Mushroom stuffed mushroom

Field mushroom with wild mushroom soufflé

Ingredients:

1 massive field mushroom – skinned and destalked
5 small mushrooms
50 grams butter
50 grams of flour
400ml of milk
1 clove of garlic
4 eggs
Goats cheese
Horseradish
Crème fraiche
Salt and pepper

Method:

Start by poaching the big mushroom in the milk. You may need to weigh the mushroom down as it tends to float! Season with pepper and throw in a chopped clove of garlic. Poach for around 20 minutes until it is soft and the milk has become mushroomy. Remove the mushroom and squeeze to remove the milk. Brush with butter and bake whilst you move on with the rest of the recipe.

Make a roux using the butter and flour. Then after a few minutes of cooking the flour add the hot mushroomy milk. Stir until it has turned into a silky béchamel worthy of featuring in a Dulux ad. Then crumble in some goats cheese.

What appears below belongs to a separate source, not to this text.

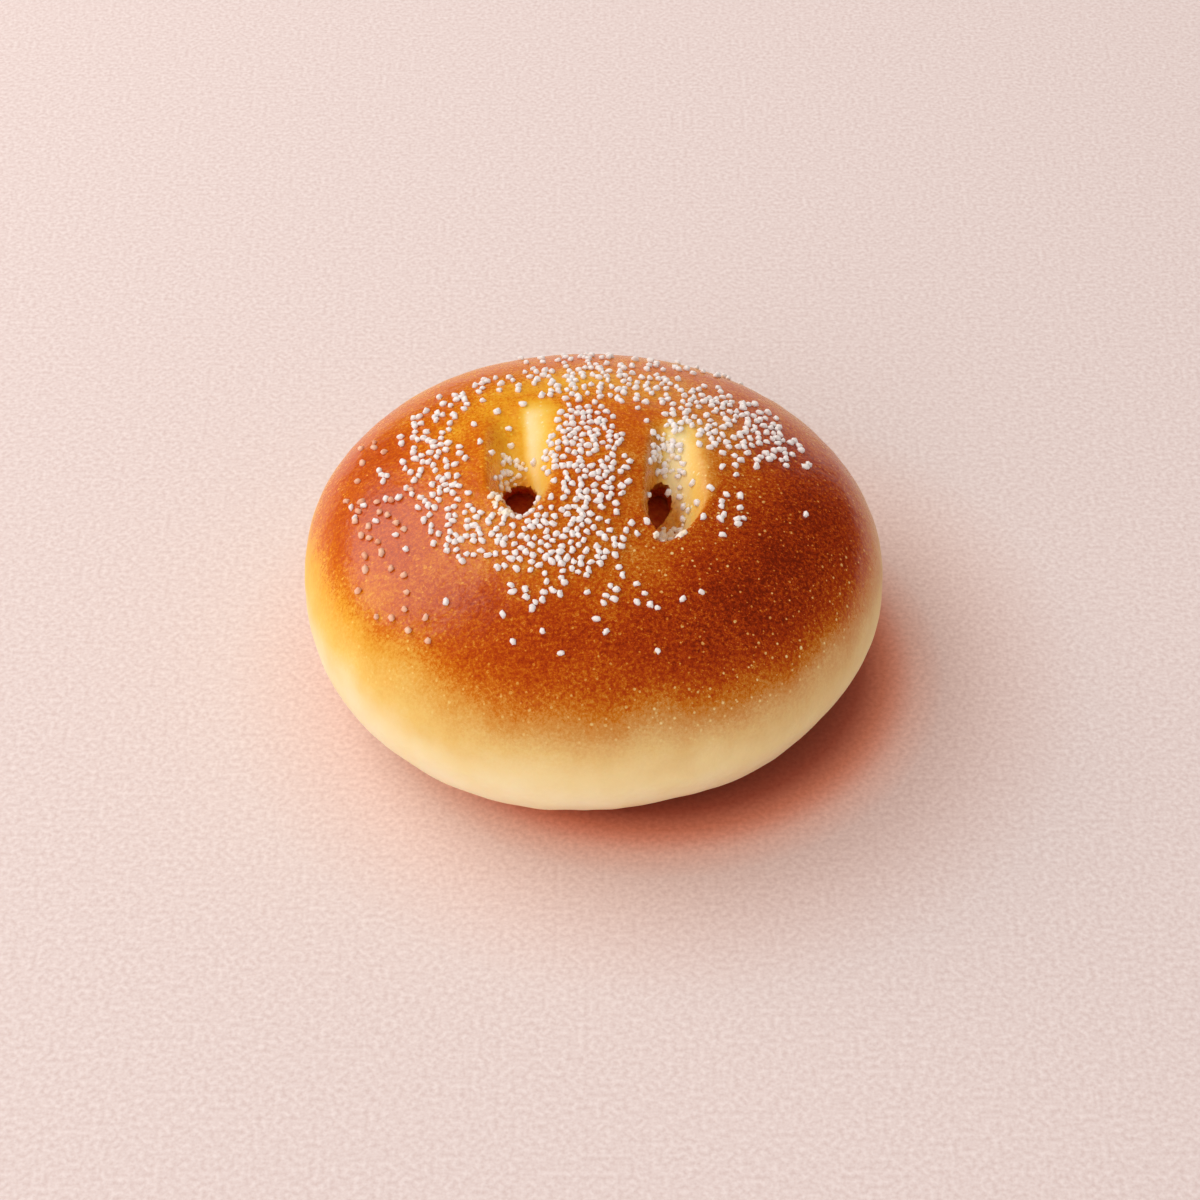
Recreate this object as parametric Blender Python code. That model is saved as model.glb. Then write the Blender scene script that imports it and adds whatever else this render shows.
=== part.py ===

Meanwhile sauté your smaller mushrooms in butter and oil. (If I had some cognac to hand I would have added a glass at this stage.) Once cooked blend to a pulp and add to the béchamel. Then split your eggs. Add the yolks to the now warm béchamel and whisk the whites to stiffness in a very clean bowl. Fold in the egg whites in three batches.

Remove the large mushroom from the oven and spoon the soufflé mixture into the mushroom’s cavity. Return to the oven and bake on a medium heat for 25 – 30 minutes. Resist the temptation to open the oven!

When the soufflé has risen and is looking golden on top, whip it out and serve with a dollop of horseradish crème fraiche and a sprig of parsley. A salad of goats cheese, walnuts and greenery would also be delicious.

Mushroom stuffe with mushroom souffle

The mushroom soufflé is also great on it’s own. Especially if you make an incision in the top and drizzle in some horseradish cream. Next time I am also going to make some croquetas from the glossy mushroom and goats cheese béchamel. These would be awesome either as tapas to go with a very dry sherry or as an accompaniment to a pork chop or chicken wrapped in parma ham.